Hunte unpacks “Stepping Stone,” a song produced by Eminem and longtime right-hand behind the boards Luis Resto. “It’s awesome hearing Eminem reminisce on [the D12] relationship. It’s also awful hearing confirmation that D12 over,” says The Company Man. That is a direct quote from the lyrics, as Eminem spits: “To my partners, I can’t say how sorry I am / This is not how I planned for our story to end I love all of you men / But I just can’t be the guy everybody depends / On for entire careers ’cause that’s not even fair / I will always be here, but that spark isn’t there / And I don’t know how to recapture that time and that era / I’ve tried hearkening back to, but I’m fightin’ for air / I’m barely chartin’ myself / Feels like I’m on the descent, but it was not my intent / To treat y’all like a stepping stone / Though I ain’t left no one behind, but we been down every road / Done all we possibly can, I know we kept our hopes up / But the longer we spend livin’ this lie that we live / The less is left for closure, so let’s let this go / It’s not goodbye to our friendship, but D12 is over.”
That excerpt acknowledges that Eminem feels his own challenges as a superstar looking to please the fans. He admits a decline following many negative responses to 2017’s Revival.
Although it has been nearly 15 years since D12’s sophomore album, D12 World, the group mattered to Rap in a big way. The first act besides Em released on Shady Records was two-for-two in going #1 on the charts. “Purple Pills” was an important crew moment in 2001, and 2004’s “My Band” went as far as reaching #6 on the charts. The crew benefited from Dr. Dre production on both releases, along with a College Dropout-era Kanye beat.
In the first verse of “Stepping Stone,” Eminem breaks down exactly why and when things went awry. “It’s 2002, everything was totally new / We were globally huge, watchin’ sales go through the roof / We wrote and we viewed it, Runyon Avenue soldiers included / A multitude of homies who would bounce for no good excuse / We were so bulletproof—wrote, souped and soaked in our youth / Thought we was runnin’ sh*t ’til we lost the sole of our shoe / The death of Doody broke us in two,” raps Em of a nickname he previously used for Proof on Recovery. “We were thrown for a loop, ain’t none of us know what to do / And at the time I was goin’ through my own struggles too / So I wasn’t in no condition to be coachin’ us through / Everyone tried to go solo, really nobody blew / I was hopin’ they do, so I ain’t have to shoulder the crew / The plan was put everyone in position so that they knew / How to stand on they own, and I don’t wanna open up wounds / I just noticed that umph was gone when we go in the booth / ‘Cause the truth is, the moment that Proof died, so did the group.”

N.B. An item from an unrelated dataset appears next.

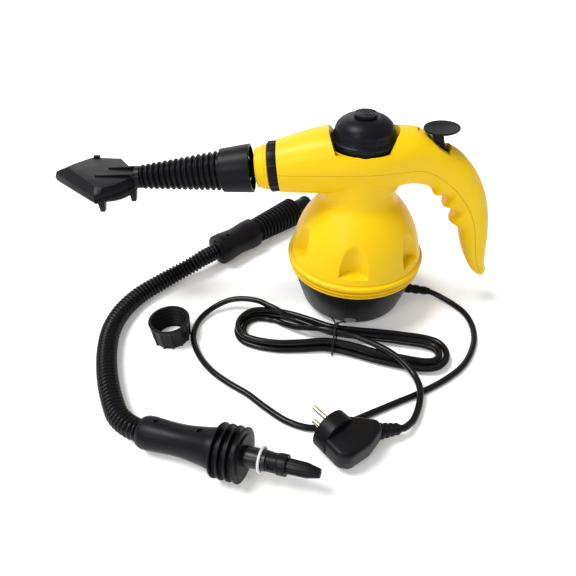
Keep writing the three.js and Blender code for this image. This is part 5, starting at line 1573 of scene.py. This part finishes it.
def gun_shells():
    profile = [(0, 0), *gun.skin[:2], *catmull_rom(gun.skin[2:], 6)]
    root = gun.skin[-1][0]
    for i in range(gun.discs):
        start = gun.first_disc + i * gun.disc_pitch
        end = start + gun.disc_thickness
        profile += [(root, start), (gun.disc_radius, start), (gun.disc_radius, end), (root, end)]
    profile += [(root, gun.length), (0, gun.length)]
    shell = lathe("gun", rounded(profile, edge, 3), 144)
    front, mouth = gun.length - gun.wall, gun_spout.radius + gap
    hollow = [
        (0, -overrun), (gun.rear_bore, -overrun), (gun.rear_bore, gun.rear_depth),
        (gun.inner, gun.rear_depth + gun.wall), (gun.inner, front), (mouth, front),
        (mouth, gun.length + overrun), (0, gun.length + overrun),
    ]
    hole_top = gun.skin[2][0]
    recesses = [screw_recess(x, gun.hole_side, gun.hole, hole_top, gun.hole_depth) for x in gun.hole_places]
    split_shell("gun", shell, hollow, 0, gun.length, gun.disc_radius, recesses, gun_frame)


def gun_front():
    """The gun's spout with its seal, and the jet nozzle that turns on it."""
    where = gun_frame @ along_x
    root_end = gun.length - gun.wall - gap
    root_start = root_end - gun_spout.root_length
    neck_end = jet.start - gap
    tip_end = neck_end + gun_spout.tip_length
    steps = ((gun_spout.root_radius, root_end), (gun_spout.radius, neck_end), (gun_spout.tip_radius, tip_end))
    barrel = rounded(stacked(gun_spout.bore, root_start, *steps), closed=True)
    barrel = placed(lathe("gun_barrel", barrel), where)
    finished(barrel, "hose_set", "black_plastic", "gun_spout", material="black_gloss")

    wire, middle = o_ring.wire, gun_spout.radius + gap + o_ring.wire
    turns = [full * i / o_ring.steps for i in range(o_ring.steps)]
    section = [(middle + wire * math.cos(turn), o_ring.place + wire * math.sin(turn)) for turn in turns]
    turned("gun_seal", section, where, "hose_set", "white_plastic", "gun_o_ring", angle=60)

    step, collar_out = jet.start + jet.step, jet.collar_radius + jet.step_height
    collar_profile = [
        (0, jet.start), (jet.collar_radius, jet.start), (jet.collar_radius, step),
        (collar_out, step + jet.step_length), (collar_out, jet.collar_to), (0, jet.collar_to),
    ]
    tip = placed(lathe("jet_tip", rounded(collar_profile, fine_edge, 3)), along_x)
    xs = (jet.window_start, jet.window_start + jet.window_length)
    ys = (-jet.window_width / 2, jet.window_width / 2)
    zs = (jet.collar_radius - jet.window_depth, jet.collar_radius + jet.window_reach)
    for i in range(jet.windows):
        turn = half / jet.windows + full * i / jet.windows
        cut(tip, placed(block("window", xs, ys, zs), about("X", turn)))

    def faceted(radius, height, angle):
        place = share_of_step(angle, jet.sides)
        return radius * (1 - jet.facet_share * smooth_step(1 - abs(2 * place - 1)))

    cone_profile = [
        (0, jet.collar_to - overrun), (jet.root_radius, jet.collar_to - overrun),
        (jet.root_radius * jet.shoulder_share, jet.end - jet.shoulder), (jet.tip_radius, jet.end - jet.tip),
        (jet.tip_radius * jet.tip_share, jet.end), (0, jet.end),
    ]
    cone = placed(lathe("jet_cone", rounded(cone_profile, edge, 3), 96, faceted), along_x)
    socket = lathe("socket", rod(gun_spout.tip_radius + gap, jet.start - overrun, tip_end + gap), 64)
    outlet = lathe("outlet", rod(jet.bore, jet.start, jet.end + overrun), 32)
    cut(union(tip, cone), placed(socket, along_x), placed(outlet, along_x))
    finished(placed(tip, gun_frame), "jet", "black_plastic", "jet_nozzle", angle=36)


# Ring nut

def nut_piece():
    height = nut.height

    def radius_at(z):
        return nut.bottom_radius + (nut.top_radius - nut.bottom_radius) * z / height

    rows = [height * i / nut.rows for i in range(nut.rows + 1)]
    profile = [(radius_at(z), z) for z in rows]
    pitch = height / nut.threads
    for i in range(nut.threads * nut.thread_steps, -1, -1):
        z = pitch * i / nut.thread_steps
        swell = math.sin(full * i / nut.thread_steps) * 0.5 + 0.5
        profile.append((radius_at(z) - nut.wall - nut.thread_depth * swell, z))

    def gripped(radius, z, angle):
        if radius < radius_at(z) - nut.wall / 2:
            return radius
        span = abs(share_of_step(angle, nut.grips) - 0.5) * 2
        ridge = smooth_step((nut.grip_share - span) / nut.grip_slope)
        fade = smooth_step((height * nut.grip_top - z) * nut.grip_fade)
        return radius - nut.grip_height * (1 - ridge) * fade

    piece = lathe("threaded_nut", rounded(profile, fine_edge, 2, closed=True), nut.sides, gripped)
    finished(placed(piece, at(*nut.centre)), "loose_nut", "black_plastic", "ring_nut", angle=48)


# Pieces inside

def paint_inner_nodes():
    for finish, names in inner_finish.items():
        for name in names:
            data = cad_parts[name].data
            data.materials.clear()
            data.materials.append(materials[finish])


# Stage

def make_stage():
    size = stage.size
    corners = [(-size, -size, 0), (size, -size, 0), (size, size, 0), (-size, size, 0)]
    floor = mesh_piece("floor", corners, [(0, 1, 2, 3)])
    material, nodes, links, shader = node_material("floor")
    cloud = noise_node(nodes, links, stage.mottling, 2)
    bright = [part * stage.uneven for part in stage.tone]
    spread(nodes, links, cloud, texture.blend, stage.tone, bright, shader.inputs["Base Color"])
    shader.inputs["Roughness"].default_value = stage.roughness
    shader.inputs["Specular IOR Level"].default_value = stage.highlight
    shader.inputs["Emission Color"].default_value = (1, 1, 1, 1)
    shader.inputs["Emission Strength"].default_value = stage.glow
    floor.data.materials.append(material)


def aimed(lamp, ahead, place):
    """Sets a lamp at its place, looking ahead."""
    lamp.matrix_world = at(*place) @ ahead.to_track_quat("-Z", "Y").to_matrix().to_4x4()


def make_lights():
    data = bpy.data.lights.new("key", "SUN")
    data.energy = sun.strength
    data.angle = sun.spread
    aimed(linked("key", data), -Vector(sun.place), (0, 0, 0))
    for name, (place, aim, size, power) in lamps.items():
        data = bpy.data.lights.new(name, "AREA")
        data.shape = "RECTANGLE"
        data.size, data.size_y = size
        data.energy = power
        aimed(linked(name, data), Vector(aim) - Vector(place), place)
    world = bpy.data.worlds.new("studio")
    world.use_nodes = True
    background = world.node_tree.nodes["Background"]
    background.inputs["Color"].default_value = (1, 1, 1, 1)
    background.inputs["Strength"].default_value = stage.sky
    bpy.context.scene.world = world
    bpy.context.scene.view_settings.view_transform = "Standard"
    bpy.context.scene.view_settings.look = "None"


make_camera()
lead, lead_line = power_cord()
tie_piece = twist_tie()
plug_set = plug_pieces()
strain_relief()
hose_piece, hose_path = ribbed_hose()
base_pieces()
housing_pieces()
cap_pieces()
trigger_piece()
nose_pieces()
nozzle_piece()
head_pieces()
hose_line_pieces()
gun_shells()
gun_front()
nut_piece()
paint_inner_nodes()
make_stage()
make_lights()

After Proof was murdered in 2006, Eminem stepped out of D12. Prior to that, Bizarre had released 2005’s Top 50 Hannicap Circus. Proof had dropped three solo efforts, including 2005’s Searching For Jerry Garcia. MCs Kuniva and Swifty McVay had not enjoyed as notable solo success. Mr. Porter (fka DeNauN Porter and Kon Artis) had focused on production, often collaborating with Em.
Even before his unannounced exit, Eminem appeared distanced from the Dirty Dozen in the eyes of some. He did not participate in the group’s role on the 2001 Warped Tour following their #1 debut. Em also sat out 2005’s group cameo in Adam Sandler’s Longest Yard remake. Between 2007 and the early 2010s, reports swirled that Eminem was back in the studio with his Detroit brothers. In 2011, “Fame” released, reuniting the surviving members of the squad. However, on 2015’s Devil’s Night Mixtape, Marshall was not involved. However, since his superstardom, Em appeared on solo singles by Swifty, Proof, and Bizarre.
Em seems to address that period in the song’s second verse: “It was never the same, and it’s bothered me since / And the farther we drift apart, the more awkward it gets / The more time goes by, the more life happens / And we gotta be men, we got responsibilities / Plus we don’t say how we feel And I feel like this is what got us in the debacle we’re in / Been with you guys thick and thin / But it’s almost as if sometimes we’re not even friends / Which reminded me Biz, ‘Rockstar’ was the sh*t / Y’all coulda got you a hit without me on the sh*t / If you woulda put D12 on it, wish I coulda did / More than try talkin’ you into comin’ up off of it,” raps Em, alluding to Bizarre’s 2005 video single and potentially holding the group’s recording name hostage. “I know it wasn’t my fault, but part of it probably is / I think of all of the trips to BET And the rappers I wish that we woulda politicked with / Maybe y’all coulda clicked and got you some features / But that’s water under the bridge / But I’m washin’ my sins in it ’til my conscience is cleansed.” Notably, Joe Budden mentioned the fractured state of D12 to illustrate how the Shady Records co-founder treats his friends and artists.
In an era when André 3000’s bars said he was sorry to his OutKast partner Big Boi, Rock made a song apologizing to his late Heltah Skeltah co-founder Sean Price last year, Eminem’s new song is a touching farewell to a group that bound together from the Motor City to shake up the first half of the 2000s.